EVIDENCE FROM LU-HF GARNET GEOCHRONOLOGY OF REGIONAL PROTEROZOIC POLYPHASE METAMORPHISM IN WESTERN LAURENTIA
Given the >200 Ma difference between the garnet core and rim ages from the micro-drilled sample, garnet from the Clarkia area likely formed through two separate metamorphic events, M1 and M2. From the Snow Peak area, the oldest and youngest garnet ages, 1314 ± 1.4 Ma and 1085 ± 2.4 Ma, are also interpreted to be the products of two separate metamorphic events, M1 and M2. The intermediate Snow Peak garnet ages within the 1300-1100 Ma range all have higher error values as well as complex inclusion and grossular zoning patterns. This indicates they are mixture ages of M1 and M2 events, and not from separate metamorphic events. Garnet growth has previously been observed to overlap with the development of a regional penetrative deformational fabric, which demonstrates a regional deformational component to the geologic setting of M2.

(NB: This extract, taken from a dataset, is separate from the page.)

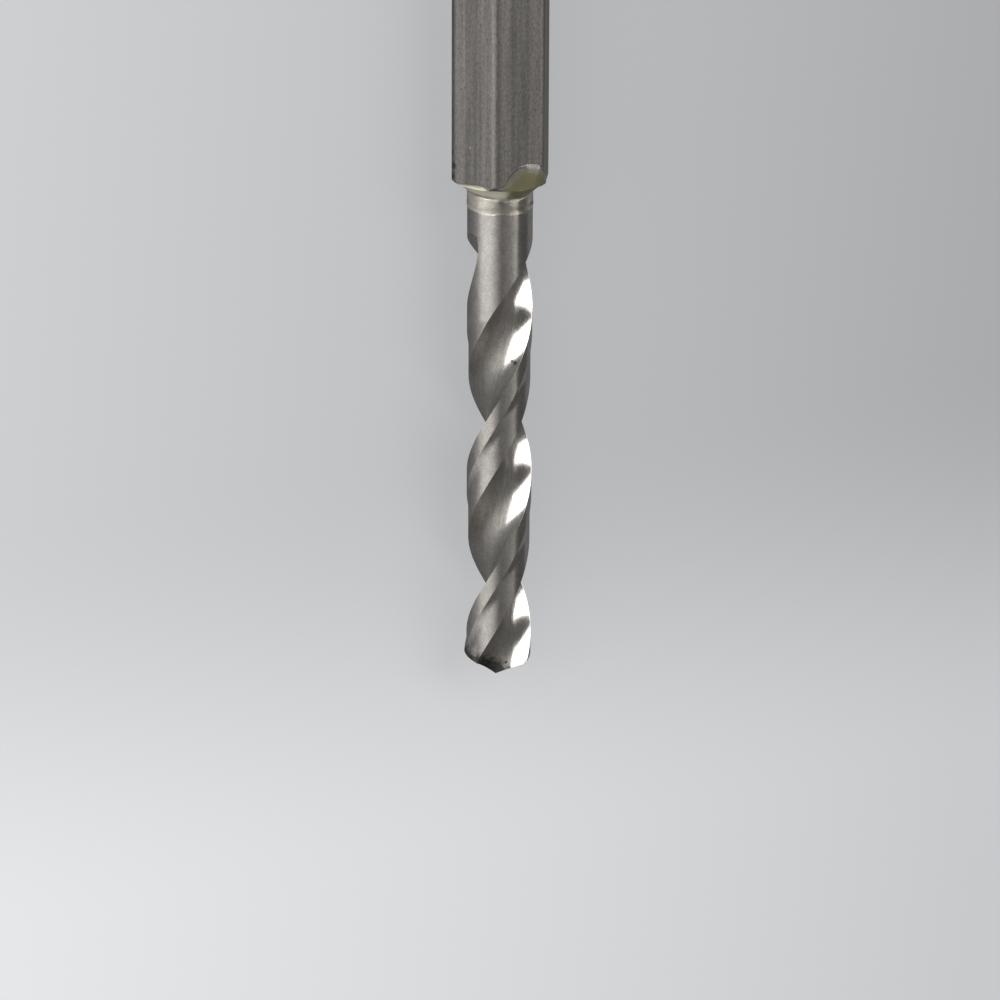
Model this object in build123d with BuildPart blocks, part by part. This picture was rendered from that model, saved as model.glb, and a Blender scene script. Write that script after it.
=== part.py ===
from build123d import *
import math
import os

# A two-flute twist drill bonded into a quarter-inch hexagon shank.
# The bit lies on one flat of its hexagon, with its axis along Y, its point
# towards -Y and its drive end towards +Y. The origin is at the bottom, under
# the middle of the bit. Lengths are in millimetres and angles in degrees.

# Hexagon shank
HEX_ACROSS_FLATS = 6.35
HEX_CORNER_RADIUS = 0.60
HEX_LENGTH = 28.0
HEX_NOSE_ROUNDING = 0.45
DRIVE_CHAMFER_LENGTH = 0.75
DRIVE_CHAMFER_ANGLE = 45.0
GROOVE_FROM_END = 9.5
GROOVE_FLOOR_DIAMETER = 4.95
GROOVE_FLOOR_WIDTH = 1.2
GROOVE_FLANK_ANGLE = 45.0
BORE_DEPTH = 12.0
BORE_BOTTOM_ANGLE = 118.0

# Twist drill
DRILL_DIAMETER = 4.5
DRILL_REACH = 36.5
FLUTE_LENGTH = 32.3
FLUTE_LEAD = 24.0
LEADING_EDGE_AT_POINT = -69.6
WEB_AT_POINT = 1.20
WEB_GROWTH = 0.022
FLUTE_WHEEL_RADIUS = 11.0
MARGIN_ANGLE = 15.0
MARGIN_STEP_ANGLE = 3.0
LAND_ANGLE = 73.0
LAND_CLEARANCE = 0.15
LAND_CLEARANCE_LENGTH = 25.8
LAND_CLEARANCE_FADE = 0.9
SECTION_PITCH = 0.9
CUT_OVERRUN = 0.3
CUT_CLEARANCE = 0.3
POINT_ANGLE = 135.0
LIP_RELIEF = 12.0
HEEL_RELIEF = 32.0
LIP_FACET_WIDTH = 0.55
HIDDEN_END_CHAMFER = 0.3

# Resin squeezed out of the bore
FILLET_DROP = 0.80
FILLET_REACH = 0.78
LOBE_HEIGHT = 0.30
LOBE_RADIUS = 1.50
LOBE_SIDE_SHIFT = 0.60
LOBE_FLAT_ANGLE = 90.0

TOTAL_LENGTH = HEX_LENGTH + DRILL_REACH
AXIS_HEIGHT = HEX_ACROSS_FLATS / 2
POINT_Y = -TOTAL_LENGTH / 2
NOSE_Y = POINT_Y + DRILL_REACH
DRIVE_END_Y = TOTAL_LENGTH / 2
DRILL_RADIUS = DRILL_DIAMETER / 2
FLAT_RADIUS = HEX_ACROSS_FLATS / 2
SHARP_CORNER_RADIUS = FLAT_RADIUS / math.cos(math.radians(30))
CORNER_RADIUS = SHARP_CORNER_RADIUS - HEX_CORNER_RADIUS * (1 / math.cos(math.radians(30)) - 1)
CLEAR_OF_HEX = SHARP_CORNER_RADIUS + 0.5
CLEAR_OF_DRILL = 2 * DRILL_RADIUS
CUT_RADIUS = DRILL_RADIUS + CUT_CLEARANCE
FLUTE_MIDDLE = (LAND_ANGLE + 180) / 2
FLUTE_OPENING = 180 - LAND_ANGLE
LAND_RADIUS = DRILL_RADIUS - LAND_CLEARANCE

bit_axis = Axis((0, 0, AXIS_HEIGHT), (0, 1, 0))
lengthwise = Plane(origin=(0, 0, AXIS_HEIGHT), x_dir=(0, 1, 0), z_dir=(1, 0, 0))


def polar(radius, angle):
    """Point of a cross section at a radius and an angle."""
    return (radius * math.cos(math.radians(angle)), radius * math.sin(math.radians(angle)))


def square_to_axis(y, turn=0.0):
    """Plane square to the axis at y, seen from the point, with its x turned about the axis."""
    direction = (math.cos(math.radians(turn)), 0, -math.sin(math.radians(turn)))
    return Plane(origin=(0, y, AXIS_HEIGHT), x_dir=direction, z_dir=(0, 1, 0))


def turn_at(station):
    """Turn of the leading edge at a distance from the point, along the helix."""
    return LEADING_EDGE_AT_POINT + 360 * station / FLUTE_LEAD


def core_radius(station):
    """Half the web. It grows steadily from the point, then follows the rising wheel."""
    climb = max(station - wheel_lift, 0)
    rise = FLUTE_WHEEL_RADIUS - math.sqrt(FLUTE_WHEEL_RADIUS**2 - climb**2)
    return WEB_AT_POINT / 2 + WEB_GROWTH / 2 * station + rise


def form_radius(station):
    """Radius of the round form that opens a flute from one land to the next."""
    core = core_radius(min(station, wheel_lift))
    chord = DRILL_RADIUS * math.cos(math.radians(FLUTE_OPENING / 2))
    return (DRILL_RADIUS**2 + core**2 - 2 * core * chord) / (2 * (chord - core))


def section_stations(last):
    """Evenly spaced distances for the sections of a winding cut, from just before the point."""
    count = math.ceil(last / SECTION_PITCH) + 1
    return [-SECTION_PITCH + (last + SECTION_PITCH) * i / count for i in range(count + 1)]


# The wheel starts to rise where its own arc then meets the surface at the flute's end
flute_end_depth = DRILL_RADIUS - WEB_AT_POINT / 2 - WEB_GROWTH / 2 * FLUTE_LENGTH
wheel_lift = FLUTE_LENGTH - math.sqrt(FLUTE_WHEEL_RADIUS**2 - (FLUTE_WHEEL_RADIUS - flute_end_depth) ** 2)

# What the flute wheel takes out: a lens, round at its floor, that winds up the drill
with BuildPart() as flute_cut:
    for station in section_stations(FLUTE_LENGTH + CUT_OVERRUN):
        form = form_radius(station)
        core = core_radius(station)
        middle = core + form
        opening_cosine = (CUT_RADIUS**2 + middle**2 - form**2) / (2 * CUT_RADIUS * middle)
        opening = math.degrees(math.acos(opening_cosine))
        left, right = polar(CUT_RADIUS, -opening), polar(CUT_RADIUS, opening)
        with BuildSketch(square_to_axis(POINT_Y + station, turn_at(station) + FLUTE_MIDDLE)):
            with BuildLine():
                ThreePointArc(left, (core, 0), right)
                ThreePointArc(right, (CUT_RADIUS, 0), left)
            make_face()
    loft()

# What clears a land behind its margin: a shallow cut down to a slimmer cylinder
with BuildPart() as clearance_cut:
    step_top = Vector(polar(DRILL_RADIUS, MARGIN_ANGLE))
    step_foot = Vector(polar(LAND_RADIUS, MARGIN_ANGLE + MARGIN_STEP_ANGLE))
    for station in section_stations(LAND_CLEARANCE_LENGTH + 2 * SECTION_PITCH):
        with BuildSketch(square_to_axis(POINT_Y + station, turn_at(station))):
            with BuildLine():
                Polyline(
                    step_foot * 2 - step_top,
                    step_top * 3 - step_foot * 2,
                    polar(CLEAR_OF_DRILL, LAND_ANGLE / 2),
                    polar(CLEAR_OF_DRILL, LAND_ANGLE),
                    polar(DRILL_RADIUS, FLUTE_MIDDLE),
                    polar(LAND_RADIUS / 2, LAND_ANGLE),
                    close=True,
                )
            make_face()
    loft()
    with BuildSketch(lengthwise):
        with BuildLine():
            clearance_end = POINT_Y + LAND_CLEARANCE_LENGTH
            Polyline(
                (POINT_Y - 2 * SECTION_PITCH, 0),
                (POINT_Y - 2 * SECTION_PITCH, LAND_RADIUS),
                (clearance_end, LAND_RADIUS),
                (clearance_end + LAND_CLEARANCE_FADE, DRILL_RADIUS),
                (NOSE_Y, CLEAR_OF_DRILL),
                (NOSE_Y, 0),
                close=True,
            )
        make_face()
    revolve(axis=bit_axis, mode=Mode.SUBTRACT)

with BuildPart() as twist_drill:
    with BuildSketch(square_to_axis(POINT_Y)):
        Circle(DRILL_RADIUS)
    extrude(amount=DRILL_REACH + BORE_DEPTH)
    chamfer(twist_drill.faces().sort_by(Axis.Y)[-1].edges(), HIDDEN_END_CHAMFER)
    for side_turn in (0, 180):
        add(flute_cut.part.rotate(bit_axis, side_turn), mode=Mode.SUBTRACT)
        add(clearance_cut.part.rotate(bit_axis, side_turn), mode=Mode.SUBTRACT)

    # Four ground facets make the point: a narrow lip facet and a steep heel facet on each side
    for side_turn in (0, 180):
        lip_plane = square_to_axis(POINT_Y, LEADING_EDGE_AT_POINT + side_turn)
        for relief, start in ((LIP_RELIEF, 0), (HEEL_RELIEF, LIP_FACET_WIDTH)):
            along = math.tan(math.radians(90 - POINT_ANGLE / 2))
            behind = math.tan(math.radians(relief))
            lift = start * (math.tan(math.radians(LIP_RELIEF)) - behind)
            base = lip_plane.from_local_coords(Vector(0, 0, lift))
            above = lip_plane.from_local_coords(Vector(-along, -behind, lift + 1))
            split(bisect_by=Plane(origin=base, z_dir=above - base), keep=Keep.TOP)
twist_drill.part.label = "twist_drill"

with BuildPart() as hex_shank:
    with BuildSketch(square_to_axis(NOSE_Y)) as hexagon:
        RegularPolygon(SHARP_CORNER_RADIUS, 6)
        fillet(hexagon.vertices(), HEX_CORNER_RADIUS)
    extrude(amount=HEX_LENGTH)
    # Both ends are turned: a small rounding at the nose and a chamfer at the drive end
    with BuildSketch(lengthwise):
        with BuildLine():
            chamfer_rise = DRIVE_CHAMFER_LENGTH * math.tan(math.radians(DRIVE_CHAMFER_ANGLE))
            Polyline(
                (NOSE_Y + HEX_NOSE_ROUNDING, CORNER_RADIUS),
                (NOSE_Y + HEX_NOSE_ROUNDING, CLEAR_OF_HEX),
                (DRIVE_END_Y - DRIVE_CHAMFER_LENGTH, CLEAR_OF_HEX),
                (DRIVE_END_Y - DRIVE_CHAMFER_LENGTH, CORNER_RADIUS),
                (DRIVE_END_Y, CORNER_RADIUS - chamfer_rise),
                (DRIVE_END_Y, 0),
                (NOSE_Y, 0),
                (NOSE_Y, CORNER_RADIUS - HEX_NOSE_ROUNDING),
            )
            RadiusArc(
                (NOSE_Y, CORNER_RADIUS - HEX_NOSE_ROUNDING),
                (NOSE_Y + HEX_NOSE_ROUNDING, CORNER_RADIUS),
                HEX_NOSE_ROUNDING,
            )
        make_face()
    revolve(axis=bit_axis, mode=Mode.INTERSECT)
    # Ring groove that a quick-change chuck's ball drops into
    with BuildSketch(lengthwise):
        groove_depth = CLEAR_OF_HEX - GROOVE_FLOOR_DIAMETER / 2
        groove_mouth = GROOVE_FLOOR_WIDTH + 2 * groove_depth / math.tan(math.radians(GROOVE_FLANK_ANGLE))
        with Locations((DRIVE_END_Y - GROOVE_FROM_END, CLEAR_OF_HEX)):
            Trapezoid(groove_mouth, groove_depth, GROOVE_FLANK_ANGLE, rotation=180, align=(Align.CENTER, Align.MIN))
    revolve(axis=bit_axis, mode=Mode.SUBTRACT)
    # Blind bore with the cone that its drill leaves
    with BuildSketch(lengthwise):
        with BuildLine():
            cone_length = DRILL_RADIUS / math.tan(math.radians(BORE_BOTTOM_ANGLE / 2))
            Polyline(
                (NOSE_Y, 0),
                (NOSE_Y, DRILL_RADIUS),
                (NOSE_Y + BORE_DEPTH, DRILL_RADIUS),
                (NOSE_Y + BORE_DEPTH + cone_length, 0),
                close=True,
            )
        make_face()
    revolve(axis=bit_axis, mode=Mode.SUBTRACT)
hex_shank.part.label = "hex_shank"

# A drop of resin ran up one flat. It is a cap of a large ball, cut round by its own edge.
flat_direction = Vector(
    math.cos(math.radians(LOBE_FLAT_ANGLE)), 0, math.sin(math.radians(LOBE_FLAT_ANGLE))
)
flat_sideways = Vector(0, 1, 0).cross(flat_direction)
lobe_ball_radius = (LOBE_RADIUS**2 + LOBE_HEIGHT**2) / (2 * LOBE_HEIGHT)
lobe_foot = Vector(0, NOSE_Y, AXIS_HEIGHT) + flat_sideways * LOBE_SIDE_SHIFT
on_flat = Plane(origin=lobe_foot, x_dir=(0, 1, 0), z_dir=flat_direction)

with BuildPart() as resin_lobe:
    with BuildSketch(on_flat):
        Circle(LOBE_RADIUS)
    extrude(amount=CLEAR_OF_HEX)
    with Locations(on_flat.offset(FLAT_RADIUS + LOBE_HEIGHT - lobe_ball_radius)):
        Sphere(lobe_ball_radius, mode=Mode.INTERSECT)
    # In front of the nose the drop draws in to the drill
    with BuildSketch(lengthwise):
        with BuildLine():
            Polyline(
                (NOSE_Y - FILLET_DROP, 0),
                (NOSE_Y - FILLET_DROP, DRILL_RADIUS),
                (NOSE_Y, CORNER_RADIUS),
                (NOSE_Y + 2 * LOBE_RADIUS, CORNER_RADIUS),
                (NOSE_Y + 2 * LOBE_RADIUS, 0),
                close=True,
            )
        make_face()
    revolve(axis=bit_axis, mode=Mode.INTERSECT)

with BuildPart() as bond_resin:
    # A collar in the corner between the nose and the drill's neck
    with BuildSketch(lengthwise):
        with BuildLine():
            Polyline(
                (NOSE_Y, DRILL_RADIUS + FILLET_REACH),
                (NOSE_Y, 0),
                (NOSE_Y - FILLET_DROP, 0),
                (NOSE_Y - FILLET_DROP, DRILL_RADIUS),
                close=True,
            )
        make_face()
    revolve(axis=bit_axis)
    add(resin_lobe.part)
    add(hex_shank.part, mode=Mode.SUBTRACT)
    add(twist_drill.part, mode=Mode.SUBTRACT)
bond_resin.part.label = "bond_resin"

os.makedirs("parts", exist_ok=True)
for piece in (twist_drill, hex_shank, bond_resin):
    export_step(piece.part, f"parts/{piece.part.label}.step")
    print(piece.part.label, round(piece.part.volume, 2), piece.part.is_valid, len(piece.part.solids()))
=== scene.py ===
# %% [markdown]
# # A twist drill bonded into a hexagonal shank
# The bit lies on one flat of its hexagon, along Y, with its point towards -Y.
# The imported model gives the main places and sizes. Three pieces are made again
# with finer surfaces: the ground drill, the drawn shank, and the resin that
# holds them together. Then come the finishes, the floor, the lamps and the
# camera.

import math

import bmesh
import bpy
import numpy as np
from mathutils import Matrix, Vector, noise


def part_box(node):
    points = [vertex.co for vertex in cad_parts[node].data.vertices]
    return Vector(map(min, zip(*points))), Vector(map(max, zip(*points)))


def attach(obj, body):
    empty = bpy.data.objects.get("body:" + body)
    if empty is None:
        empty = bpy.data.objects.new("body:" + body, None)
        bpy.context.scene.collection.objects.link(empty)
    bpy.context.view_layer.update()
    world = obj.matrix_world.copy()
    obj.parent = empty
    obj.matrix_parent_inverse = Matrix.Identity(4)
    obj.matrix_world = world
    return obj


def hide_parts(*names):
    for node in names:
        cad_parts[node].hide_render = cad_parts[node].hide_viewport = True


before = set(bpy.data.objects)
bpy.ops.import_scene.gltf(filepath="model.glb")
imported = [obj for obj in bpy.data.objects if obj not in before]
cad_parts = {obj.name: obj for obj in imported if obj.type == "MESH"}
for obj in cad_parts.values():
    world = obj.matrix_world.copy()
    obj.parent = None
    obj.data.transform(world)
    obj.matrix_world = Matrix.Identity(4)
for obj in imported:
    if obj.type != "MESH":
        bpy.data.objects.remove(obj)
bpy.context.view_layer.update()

# %% [markdown]
# ## Sizes
# Blender works in metres, so each size is written in millimetres and turned
# once. The hexagon's and the drill's own boxes give the main measures, and the
# rest are the sizes that the solids were cut with, unless a comment says that
# they were matched to the photo again.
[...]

Metamorphic titanite ages of ~1.3 and ~1.1 Ga have been reported from the Sullivan Deposit in British Columbia, suggesting M1 and M2 occurred throughout the Belt-Purcell basin. While the older of these two ages has been referred to as the East Kootenay Orogeny, the younger (~1.1 Ga) ages overlap with the Grenville Orogeny of eastern and southern Laurentia (North America). Evidence of two regional Mesoproterozoic metamorphic events distributed throughout the Belt-Purcell Supergroup demonstrates that western Laurentia was a complex active tectonic margin during the construction of Rodinia. Future reconstructions of Rodinia need to explain the Mesoproterozoic metamorphism and deformation within the Belt-Purcell Supergroup.